The Lagoon offers a great place to kayak and fish.
Patrick's Point gives you a great view of the Big Lagoon Beach.
|Signs at Patrick's Point -|
the ocean can be a
Patrick's Point Drive, gets you off of Hwy 101 and takes you through a redwood forest.
The road ends in Trinidad, a really cute little town with lots of shops and eateries. While driving through town we came across the Trinidad Memorial Lighthouse Park, the lighthouse is an exact replica of the Trinidad Head Lighthouse, which is on the headland at the end of the bay.
The Memorial Lighthouse has the original Fresnel Lens from the real lighthouse and the large fog bell hangs from a wooden frame. The park is a memorial to those lost at sea or buried at sea.
We had a quick one night stop in Ukiah, CA on our way from Klamath to Dunnigan, which is just north of Sacramento. We stayed at the Redwood Empire Fairgrounds. A small park with full hook ups and fairly well maintained. We were surprised when the Jehovah Witnesses came knocking on our door in the morning!.
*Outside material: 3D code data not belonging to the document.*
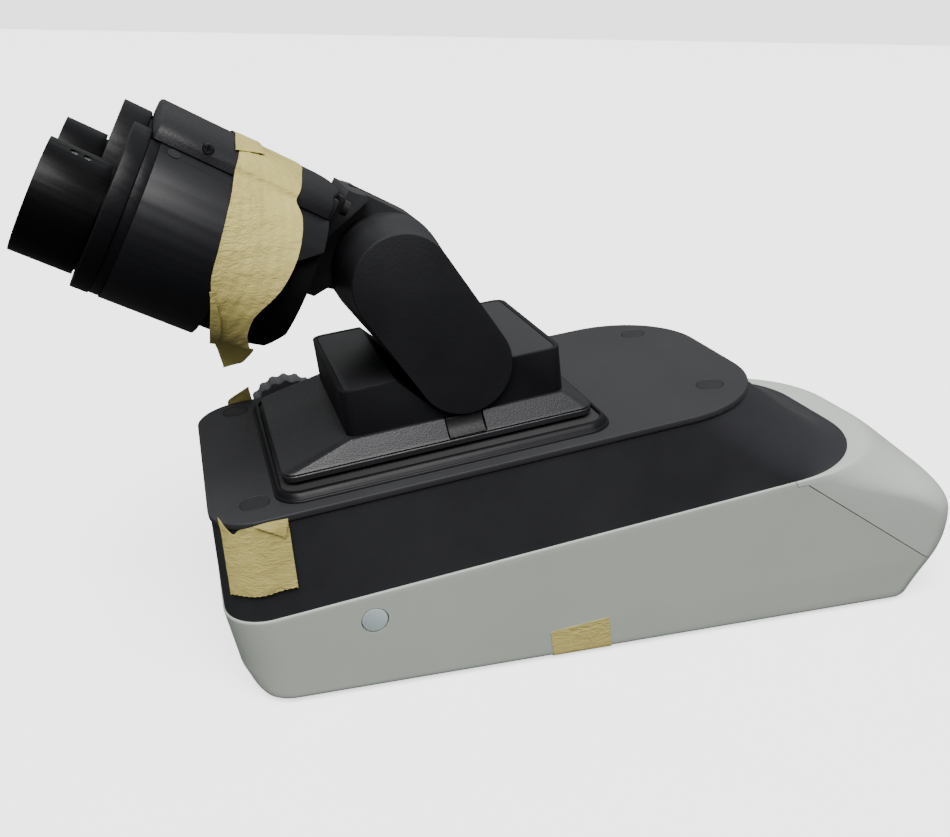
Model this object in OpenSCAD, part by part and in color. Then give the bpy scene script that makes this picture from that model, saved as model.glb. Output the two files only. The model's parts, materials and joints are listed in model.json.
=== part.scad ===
// Tabletop binocular refraction head on a wedge console.
// The row frame stands on the rubber feet: +Z up, -X towards the user, -Y is the near side.

/* [Console] */
// Inclination of the top plate to the underside, degrees
plate_tilt = 7.9; // [5:0.1:10]
// Length of the flat top plate
plate_l = 210; // [200:1:215]
// Width of the console
plate_w = 110; // [110:1:114]
// Thickness of the top plate
plate_t = 2.5; // [2:0.1:3]
// Depth of the seam between black cover and grey tub below the plate
seam_d = 38; // [36:1:40]
// Wall thickness of the mouldings
wall = 3; // [2.5:0.1:3.5]
// Plan radius of the front corners
front_r = 17; // [15:1:19]
// Plan radius of the rear corners
rear_r = 38; // [34:1:40]

/* [Arm] */
// Distance between the lower and the upper pivot
arm_len = 36.7; // [35:0.1:38]
// Lean of the arm towards the user from the plate's normal, degrees
arm_lean = 27.8; // [25:0.1:30]
// Radius of the arm's outer faces
arm_r = 17.2; // [17:0.1:17.4]
// Width of the arm over its covers
arm_w = 74; // [73:1:75]

/* [Head] */
// Pitch of the barrel axes to the plate, degrees
head_pitch = 34.7; // [33:0.1:36]
// Distance between the barrel axes
pupil_d = 62; // [61:0.5:63]
// Radius of a barrel
barrel_r = 26; // [25.5:0.1:26.2]
// Outer radius of a hood
hood_r = 17.5; // [17:0.1:18]
// Distance of the hood axis below the barrel axis
hood_drop = 5.25; // [5:0.05:5.5]
// Length of a hood in front of the near ring
hood_l = 18.8; // [18:0.1:20]

/* [Fits] */
// Radial clearance of running fits
run = 0.05; // [0.03:0.01:0.08]
// Gap between faces that move past each other
gap = 0.5; // [0.4:0.1:0.8]
// Smoothness of round parts
round_fn = 64; // [32:8:96]

/* [Hidden] */

$fn = round_fn;
eps = 0.01;
half_w = plate_w / 2;

// Place of the plate frame in the row frame: its origin is the front edge of the plate on the centre line
foot_h = 1.5;
origin_x = -127.01;
origin_y = -4.79;
origin_z = 69.8 + foot_h;

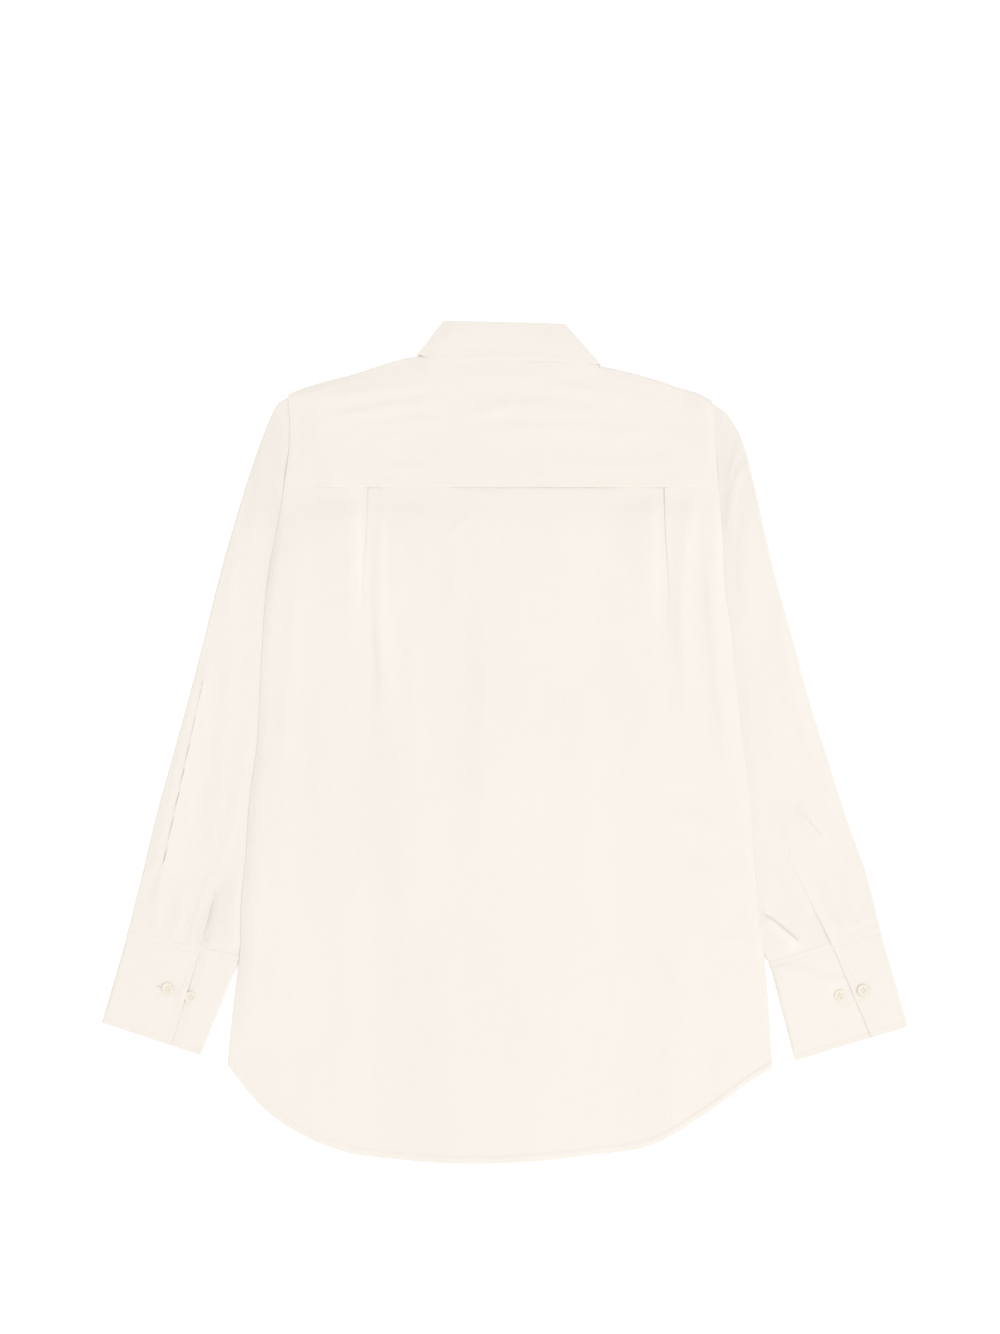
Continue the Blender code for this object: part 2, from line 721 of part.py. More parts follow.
def sleeve_ring(side, at):
    table = sleeve_table(side)
    ox, oy, ix, iy = sleeve_ends(side, at)
    length = math.hypot(ix - ox, iy - oy)
    ux, uy = (ix - ox) / length, (iy - oy) / length
    # Both ends come in by the round of the fold there. The inner one is square
    # to the line that the fold follows, which the first rings meet at a slant.
    inset = LAYER / 2 + WALL / 2
    sign = -1.0 if side == "left" else 1.0
    before, after = sleeve_ends(side, at - 0.2), sleeve_ends(side, at + 0.2)
    tx, ty = after[2] - before[2], after[3] - before[3]
    nx, ny = sign * ty / math.hypot(tx, ty), -sign * tx / math.hypot(tx, ty)
    square = min(at, 1.0)
    nx, ny = blend(ux, nx, square), blend(uy, ny, square)
    nx, ny = nx / math.hypot(nx, ny), ny / math.hypot(nx, ny)
    near = max(0.0, 1.0 - at) ** 2

    bow = float(np.interp(at, BOW_AT, BOW))

    def place(share, out=0.0):
        # A curve from the outer fold that reaches the inner one squarely.
        end_x, end_y = ix - nx * inset, iy - ny * inset
        via_x = (ox + end_x) / 2 if bow == 0.0 else end_x - nx * bow
        via_y = (oy + end_y) / 2 if bow == 0.0 else end_y - ny * bow
        much = min(bow / 10.0, 1.0)
        line = [
            blend(ox + ux * inset, end_x, share),
            blend(oy + uy * inset, end_y, share),
        ]
        curve = [
            (1 - share) ** 2 * (ox + ux * inset) + 2 * share * (1 - share) * via_x + share**2 * end_x,
            (1 - share) ** 2 * (oy + uy * inset) + 2 * share * (1 - share) * via_y + share**2 * end_y,
        ]
        x, y = (blend(a, b, much) for a, b in zip(line, curve, strict=True))
        x += (nx if share > 0.5 else ux) * out
        y += (ny if share > 0.5 else uy) * out
        clear_of_yoke = 0.5 * ease_off(abs(y - table[0][1]), 14.0)
        seam = body_edge(side, y) + sign * (SEAM_GAP + clear_of_yoke)
        x = blend(x, seam, near)
        # Above where it is tucked in, the sleeve stays clear of the body's edge.
        if y > LIFT_FULL_Y - 8.0:
            x = min(x, seam) if side == "left" else max(x, seam)
        return x, y

    ring = []
    low, high = WALL / 2, WALL / 2 + LAYER
    for share in TOP_SHARES:
        x, y = place(share)
        clear = sign * (x - body_edge(side, y)) - 6.0
        lift = fold_height(SLEEVE_FOLDS[side], x, y) * (1.0 - ease_off(clear, 12.0))
        if share in (0.0, 1.0):
            lift = 0.0
        ring.append((x, y, high + lift * (1.0 - ease_off(11.0 - at, 1.0))))
    x, y = place(1.0, LAYER / 2)
    ring.append((x, y, (low + high) / 2))
    for share in UNDER_SHARES:
        x, y = place(share)
        ring.append((x, y, low))
    x, y = place(0.0, -LAYER / 2)
    ring.append((x, y, (low + high) / 2))
    return ring + [ring[0]]


for side in ("left", "right"):
    rings = [sleeve_ring(side, at) for at in RING_STEPS]
    # The last ring stops short of the cuff by the gap between pieces.
    sheet("sleeve_" + side, rings, closed_across=True)

# -------------------------------------------------------------------- cuffs
CUFF_ROWS_DOWN = (0.4, 23.0, 35.0, 45.5, 56.0, 70.0, 88.6)
LAP_IN = (0.0, 5.0, 10.0, 17.0, 30.0)  # columns in from the overlapping edge
CUFF_UPPER_Z = WALL / 2 + 2 * LAYER
CUFF_UNDER_TOP_Z = WALL / 2 + LAYER
BUTTON_ROOM = CUFF_BUTTON_THICK + GAP + GAP  # over the button under the edge


def cuff(side):
    size = dict(zip(CUFF_COLUMNS, CUFF_LEFT if side == "left" else CUFF_RIGHT))
    inset = LAYER / 2 + WALL / 2
    depth = math.hypot(
        size["outer_end_x"] - size["outer_top_x"], size["outer_end_y"] - size["outer_top_y"]
    )
    under = [b for b in CUFF_BUTTONS if b[0] == side and b[4] == "under"][0]
    under_button = (under[2], under[3])

    def place(run, d, z, push=0.0):
        """A point run mm across from the outer edge, d of the way down."""
        ax = blend(size["outer_top_x"], size["outer_end_x"], d)
        ay = blend(size["outer_top_y"], size["outer_end_y"], d)
        bx = blend(size["inner_top_x"], size["inner_end_x"], d)
        by = blend(size["inner_top_y"], size["inner_end_y"], d)
        width = math.hypot(bx - ax, by - ay)
        ux, uy = (bx - ax) / width, (by - ay) / width
        return (ax + ux * (run + push), ay + uy * (run + push), z)

    def width_at(d):
        a = place(0.0, d, 0.0)
        bx = blend(size["inner_top_x"], size["inner_end_x"], d)
        by = blend(size["inner_top_y"], size["inner_end_y"], d)
        return math.hypot(bx - a[0], by - a[1])

    rows = []
    for down in CUFF_ROWS_DOWN:
        d = down / depth
        width = width_at(d)
        lap = width * blend(size["lap_top"], size["lap_end"], d)
        row = []
        outer_in = (CUFF_UPPER_Z - WALL / 2) / 2 + WALL / 2
        runs = [lap - a for a in LAP_IN if lap - a > outer_in + 4.0] + [outer_in]
        for run in runs:
            x, y, z = place(run, d, CUFF_UPPER_Z)
            near = math.hypot(x - under_button[0], y - under_button[1])
            row.append((x, y, z + BUTTON_ROOM * ease_off(near - 8.0, 11.0)))
        middle = (CUFF_UPPER_Z + WALL / 2) / 2
        radius = (CUFF_UPPER_Z - WALL / 2) / 2
        for step in (1, 2):
            angle = math.pi * step / 3
            row.append(
                place(outer_in - radius * math.sin(angle), d, middle + radius * math.cos(angle))
            )
        for share in (0.0, 0.33, 0.66, 1.0):
            row.append(place(blend(outer_in, width - inset, share), d, WALL / 2))
        row.append(place(width - inset + LAYER / 2, d, WALL / 2 + LAYER / 2))
        end = lap - CUFF_UNDERLAP
        for share in (1.0, 0.5, 0.0):
            row.append(place(blend(end, width - inset, share), d, CUFF_UNDER_TOP_Z))
        rows.append(row)
    return rows


for side in ("left", "right"):
    rows = cuff(side)
    most = min(len(row) for row in rows)
    assert all(len(row) == most for row in rows)
    sheet("cuff_" + side, rows)

for side, number, x, y, layer in CUFF_BUTTONS:
    on = CUFF_UPPER_Z + 0.2 if layer == "upper" else CUFF_UNDER_TOP_Z
    button(f"button_cuff_{side}_{number}", x, y, on + WALL / 2 + GAP, CUFF_BUTTON_THICK)

# The plackets of the sleeve slits lie on the sleeves, above the cuffs.
for side, low_x, low_y, top_x, top_y in PLACKETS:
    length = math.hypot(top_x - low_x, top_y - low_y)
    ux, uy = (top_x - low_x) / length, (top_y - low_y) / length
    out = (-uy, ux) if side == "left" else (uy, -ux)
    rows = []
    for i in range(5):
        run = length * i / 4
        row = []
        for share in (0.0, 0.5, 1.0):
            x = low_x + ux * run + out[0] * PLACKET_WIDTH * share
            y = low_y + uy * run + out[1] * PLACKET_WIDTH * share
            lift = fold_height(SLEEVE_FOLDS[side], x, y)
            row.append((x, y, CUFF_UPPER_Z + 0.1 + lift))
        rows.append(row)
    sheet("sleeve_placket_" + side, rows)
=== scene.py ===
import math

import bmesh
import bpy
import numpy as np
from mathutils import Matrix, Vector


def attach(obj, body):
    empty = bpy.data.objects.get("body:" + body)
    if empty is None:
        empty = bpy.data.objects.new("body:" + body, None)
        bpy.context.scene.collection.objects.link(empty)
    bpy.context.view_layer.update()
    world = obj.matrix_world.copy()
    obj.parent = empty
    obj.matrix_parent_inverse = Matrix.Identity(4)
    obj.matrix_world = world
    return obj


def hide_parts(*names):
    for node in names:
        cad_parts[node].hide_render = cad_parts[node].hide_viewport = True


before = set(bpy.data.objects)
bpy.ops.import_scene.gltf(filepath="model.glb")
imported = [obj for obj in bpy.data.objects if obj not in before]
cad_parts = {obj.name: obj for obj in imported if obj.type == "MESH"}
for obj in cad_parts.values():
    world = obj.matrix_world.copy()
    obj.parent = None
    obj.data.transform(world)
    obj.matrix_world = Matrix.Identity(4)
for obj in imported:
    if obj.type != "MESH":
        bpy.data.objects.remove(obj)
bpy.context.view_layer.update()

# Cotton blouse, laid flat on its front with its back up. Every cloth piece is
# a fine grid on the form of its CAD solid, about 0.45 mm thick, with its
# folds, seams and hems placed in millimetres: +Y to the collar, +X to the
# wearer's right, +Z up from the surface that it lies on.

MM = 0.001
HALF = 0.22  # half of the cloth's thickness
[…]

Looking forward to spending time with Jan and Dave in Sacramento.
Till we meet again....
Happy Trails to You!
Tips and things we have learned along the way.
Outside awnings - Your awning offers shade on sunny days, and protection on rainy days but there are a few things to keep in mind to help it last longer.
~ If you are in an area prone to wind, don't leave it up while you are gone, they have been known to get blown around and ripped in wind gusts.
~ When the awning is out be careful when opening and closing your door, it seems the previous owners got the door caught more than once. A little duck tape works wonders. We would have used white but....
~ When you have been in lot of rain it is best to open it and let it dry out when possible to avoid mold. We use a long handle scrub brush and mild soap to clean it. Not every campground lets you wash your vehicle so make sure you check.
~ When the awning is up there is no way to lock the door in the open position as the braces stop the door from opening all the way. Our solution to the door being blown shut is to use a Velcro strap and attach it to the brace.